The so-called OPEC+ group of oil producers, which includes the traditional players in the oil cartel as well as non-OPEC countries such as Russia, look set to agree on cutting oil production to help shore up prices, defying calls from US President Donald Trump to leave output unchanged and keep prices low. The OPEC is meeting in Vienna today ahead of a summit with oil producers outside of the cartel (i.e. OPEC+) on Friday. Oil prices have fallen sharply nevertheless amid concerns the potential cuts could be lower than expected, with a barrel of Brent oil costing about 4% lower at $59.00.
Judging by the incoming remarks from several OPEC ministers, it is not a question of whether the cartel will decide to cut supplies or not, but by how much. They are fully aware of the risks of another severe supply glut developing if they take no action. OPEC countries simply cannot afford to see another 2014-style slump in oil prices after a near 30% plunge over the past couple of months.
It is understood that Saudi Arabia wants the OPEC to reduce output by around 1 million barrels per day, but this is dependent on how big the supply reduction from Russia will be - if any. The OEPC, already losing market share to the US shale oil producers, will not want Russia to gain further advantage at its expense. If Russia were to cut its production by, say, 250,000 bpd, which is likely in our view, then the total supply reduction from the OPEC+ group could be around 1.3 million bpd.
The problem for the OPEC is that it’s de facto leader, Saudi, is facing significant pressure from the US, its key western ally, not to cut oil production. Yesterday, the US President tweeted: “Hopefully OPEC will be keeping oil flows as is, not restricted. The World does not want to see, or need, higher oil prices!” But just like the US is pursuing its own interests, one cannot expect Saudi to do anything different - even despite the controversy surrounding the killing of journalist Jamal Khashoggi in Istanbul at the Saudi embassy.
So, this might mean a mere conservative cut in crude output – a middle ground that is not too disappointing in the eyes of participants in the oil market, yet not too severe to prompt angry reaction from Washington.
Indeed, oil prices fell sharply on Thursday morning when Al-Falih, Saudi’s energy minister, signalled that the production cut could be less than expected. He said an output cut of 1 million bpd could be sufficient, contradicting his previous assessment of 1.3 million bpd. But, as mentioned, a total of 1.3 million bpd cut could nonetheless be agreed upon from the OPEC+ group.

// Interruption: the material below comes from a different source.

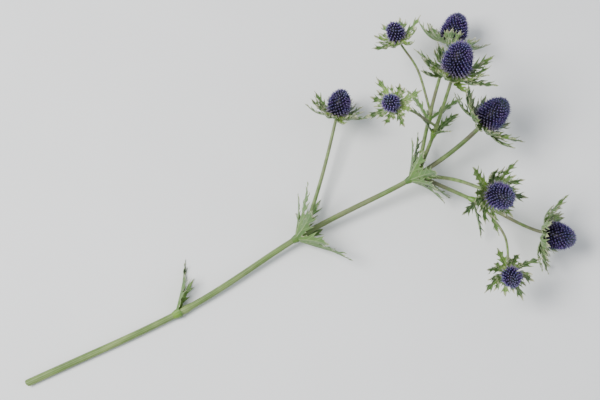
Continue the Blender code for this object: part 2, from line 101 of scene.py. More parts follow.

If the total output cut is indeed around 1.3m bpd, I think Brent oil prices will probably not fall too much further, given the 4% or so drop on Thursday in response to the rumours, with $55 being a potential level where it might bounce from. If the cut is larger than that then prices could certainly bounce back – the extent of which will depend on the size of the cut. And it is probably safe to say that a failure to reach a deal could see Brent oil prices plunge towards the low $50s almost immediately.